The conversion of foster-care kids into addled, drooling but easily managed zombies by ordering up injudicious dollops of psychotropic drugs makes for a shocking story.

Except nobody was shocked.

Not in South Florida.

Hundreds of foster kids, taken away from their families and placed in the state-run foster system, have been kept in line by an apparent overuse of powerful drugs, some with daunting side effects. The Herald's Carol Marbin Miller reported that kids consigned to state care are being dosed with powerful antidepressants, anti-psychotics and tranquilizers, some not specifically approved for children.

Child advocates charge that the unruly kids are drugged into a dull and submissive state to make them easier to manage, not because of mental illness. And that the drugs were administered despite some startling side effects.

One boy, reacting to a prescription of Risperdal (one of four psychotropics in his drug regime) gained 30 pounds, developed breasts and began lactating. Last year, Florida prescribed antipsychotic drugs to 5,722 foster children under 10.

`SO OVERWHELMING'

But the outrageous treatment of foster kids no longer outrages. The outrageous has become the ordinary. Failures of the foster system have become its most familiar characteristic. And stories exploring those failures have become variations of an old theme. The state's foster system has been sued or its failures cataloged by national child advocates organizations, grand juries and the federal government.

And nobody gets shocked anymore.

Kids on ``chemical restraints'' was a story I forced myself to read, though my inclination, ``Oh no, another foster-care horror story,'' was to retreat to the sports page, where news of failure doesn't numb the soul. Maybe, for most of us, the problems seem too overwhelming. ``It's overwhelming to us who are actively involved,'' said Howard Talenfeld, who represents more than 1,000 Broward County foster kids in a lawsuit against the state Department of Children and Families.

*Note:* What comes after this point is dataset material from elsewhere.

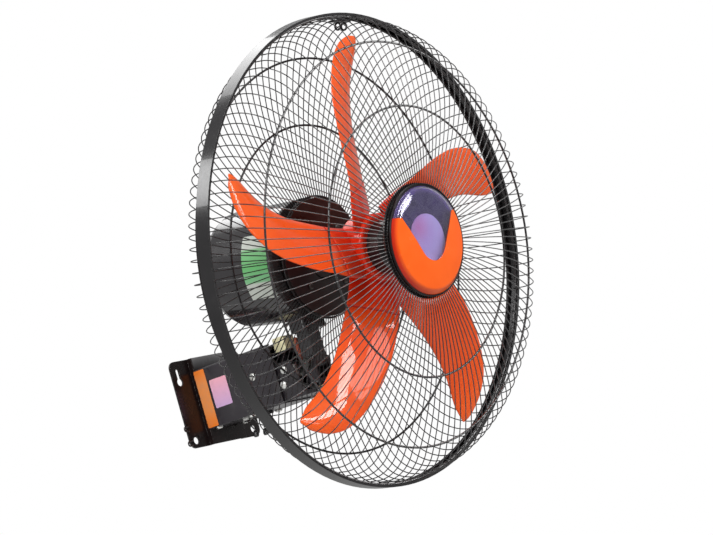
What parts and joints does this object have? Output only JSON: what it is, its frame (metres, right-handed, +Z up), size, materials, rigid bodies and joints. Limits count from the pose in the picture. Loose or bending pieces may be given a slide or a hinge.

``I think it's so overwhelming, whether it's the department, the public, even the advocates, that we sometimes forget that these are individual children here, who were all victimized before they came into the system,'' said Andrea L. Moore, the child advocate and lawyer who blew the whistle on the administration of powerful drugs like Risperdal, used by a system ``so overwhelmed that it's forced to [use] quick and easy solutions.''

CRYING OUT FOR HELP

Advocates like Jack Levine, president of the Center for Florida's Children, rail that drugs are another cheapskate strategy for a state that pays foster parents less to care for children ($11.74 a day) than kennels receive for boarding dogs.

``You can confine a child emotionally by telling him he's worthless or shackle him to a bed or put him in a jail, but there's something very insidious about chemical shackles . . . especially Risperdal, for any age child.'' He said it was worthy of a third-world tyranny.

Andrea Moore would like a bit of outrage to inspire more volunteers for the critically understaffed guardian ad litem program to represent abused and neglected children or, at least, in a few tutors for foster kids. ``Some of these kids don't own a book. They have no one to read to them.''

But we're overwhelmed. We shake our heads, sadly, and shrug.